I early adopted two customs, and adhered to them throughout the war. The first was to examine at every halt the adjacent roads and paths, their direction and condition; distances of nearest towns and cross-roads; the country, its capacity to furnish supplies, as well as general topography, etc., all of which was embodied in a rude sketch, with notes to impress it on memory. The second was to imagine while on the march an enemy before me to be attacked, or to be received in my position, and make the necessary dispositions for either contingency. My imaginary manoeuvres were sad blunders, but I corrected them by experience drawn from actual battles, and can safely affirm that such slight success as I had in command was due to these customs. Assuredly, a knowledge of details will not make a great general; but there can be no greatness in war without such knowledge, for genius is but a capacity to grasp and apply details.

These observations are not for the "heaven-born," who from their closets scan with eagle glance fields of battle, whose mighty pens slay their thousands and their tens of thousands, and in whose "Serbonian" inkstands "armies whole" disappear; but it is hoped that they may prove useful to the young adopting the profession of arms, who may feel assured that the details of the art of war afford "scope and verge" for the employment of all their faculties. Conscientious study will not perhaps make them great, but it will make them respectable; and when the responsibility of command comes, they will not disgrace their flag, injure their cause, nor murder their men.

[2] Some of the early pages of this work were published in the number of the "North American Review" for January, 1878, including the above account of a conference at Washington between President Lincoln, Secretary Stanton, and General Grant. In the "New York Herald" of May 27, 1878, appears an interview with General Grant, in which the latter says, "The whole story is a fabrication, and whoever vouched for it to General Taylor vouched for a fiction." General Halleck, who was at the time in question Chief of Staff at the war office, related the story of this conference to me in New Orleans, where he was on a visit from Louisville, Ky., then his headquarters. Several years later General Joseph E. Johnston gave me the same account, which he had from another officer of the United States Army, also at the time in the war office.
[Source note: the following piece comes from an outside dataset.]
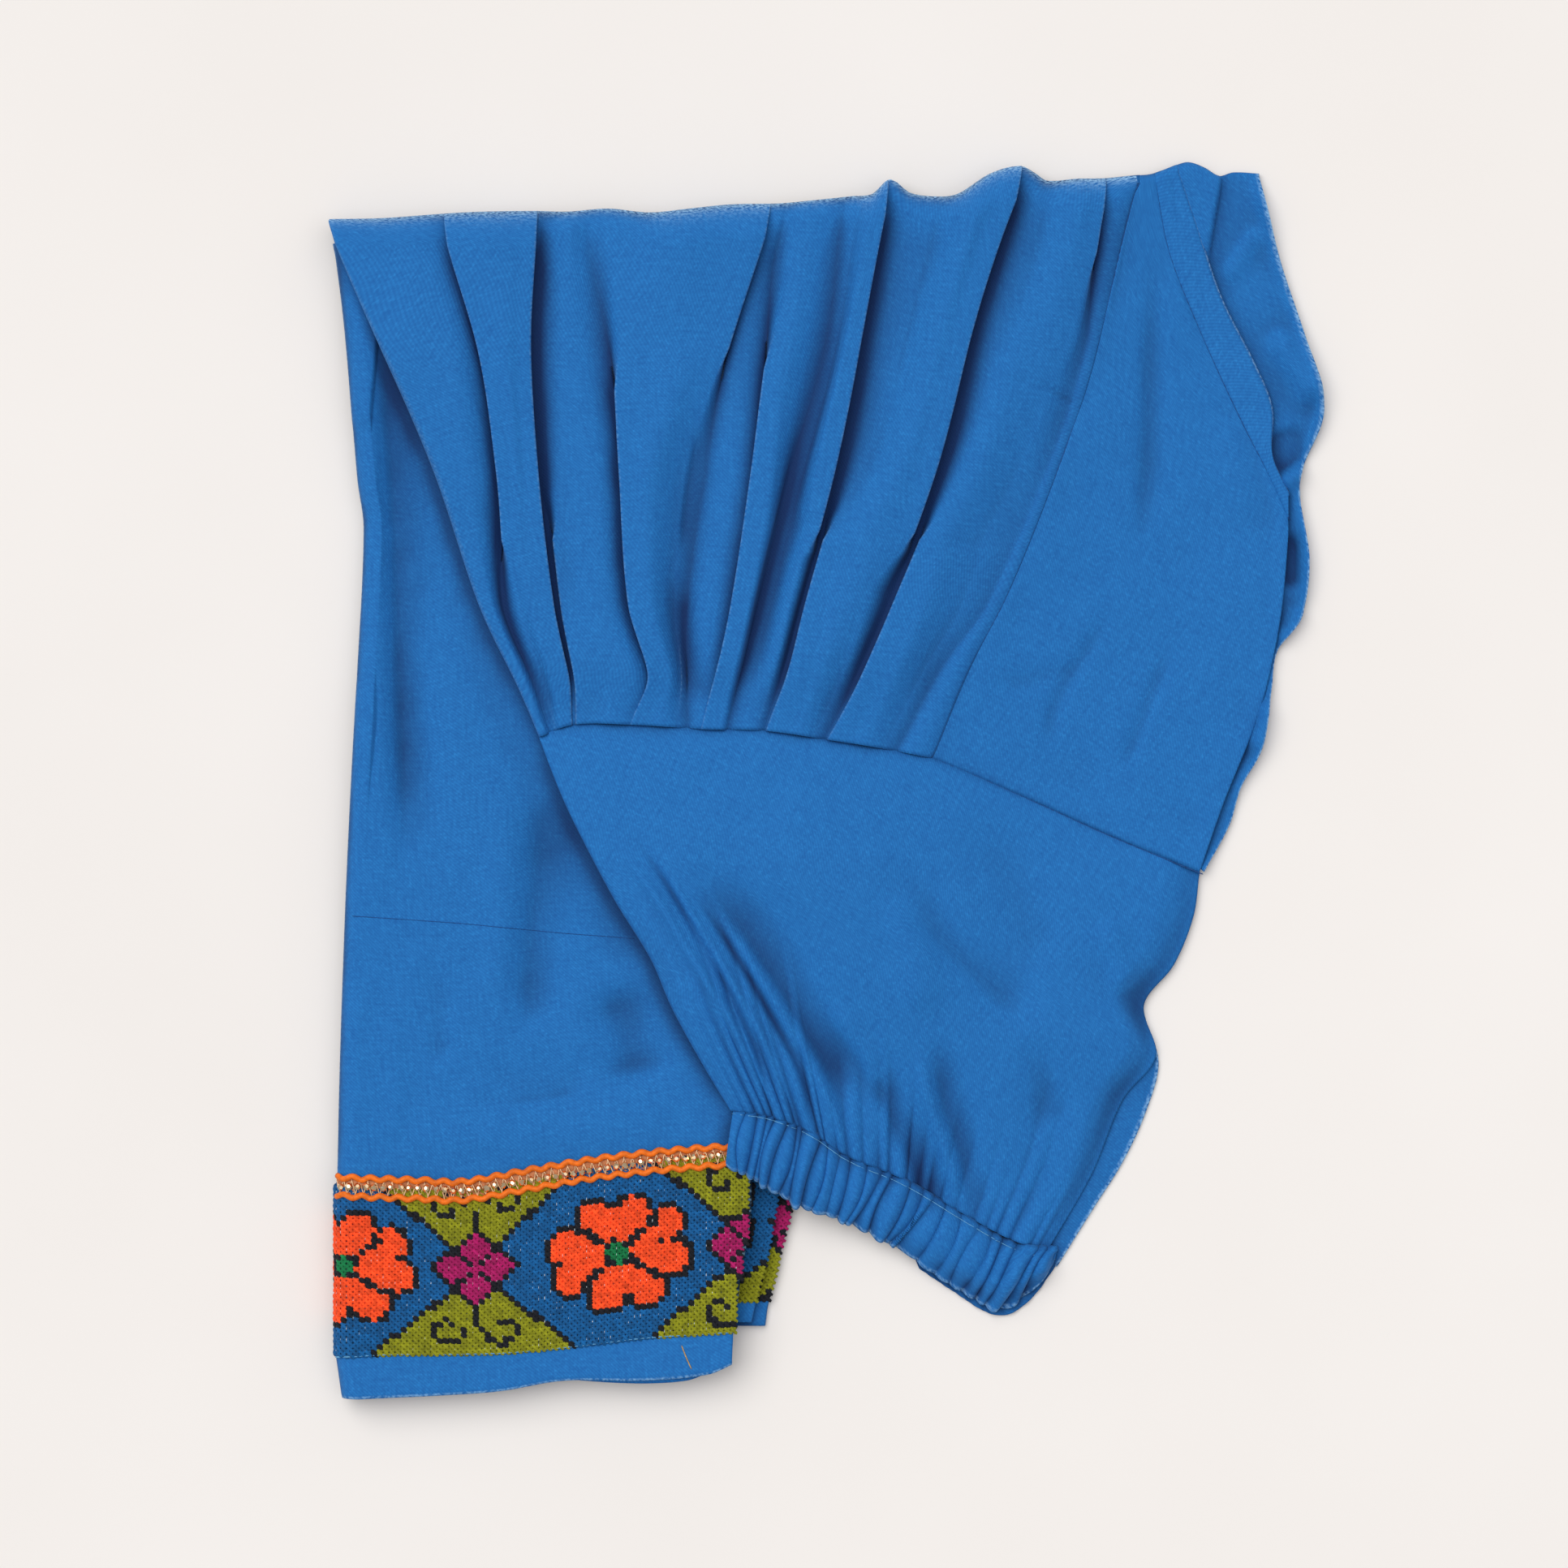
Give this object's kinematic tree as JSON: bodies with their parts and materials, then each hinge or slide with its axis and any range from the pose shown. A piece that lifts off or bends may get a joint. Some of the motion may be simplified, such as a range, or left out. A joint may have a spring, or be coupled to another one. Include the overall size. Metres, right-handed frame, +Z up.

A letter from General Johnston, confirming the accuracy of my relation, has been published. Since, I have received a letter, dated New York, June 6, 1878, wherein the writer states that in Washington, in 1868 or 1869, he had an account of this conference, as I give it, from General John A. Logan of Illinois. When calling for reËnforcements, after his losses in the Wilderness, General Grant reminded Stanton of his opposition to the land route in their conference, but added that "he would now fight it out on this line if it takes all summer." The writer of this communication is quite unknown to me, but manifests his sincerity by suggesting that I should write to General Logan, who, he doubts not, will confirm his statement. I have not so written, because I have no acquaintance with General Logan, and no desire to press the matter further. From many sources comes evidence that a conference was held, which General Grant seems to deny. Moreover, I cannot forget that in one notable instance a question of fact was raised against General Grant, with much burden of evidence; and while declaiming any wish or intent of entering on another, one may hold in all charity that General Grant's memory may be as treacherous about facts as mine proved about a date, when, in a letter to the "Herald," I stupidly gave two years after General Halleck's death as the time of his conversation with me. These considerations have determined me to let the account of the conference stand as originally written.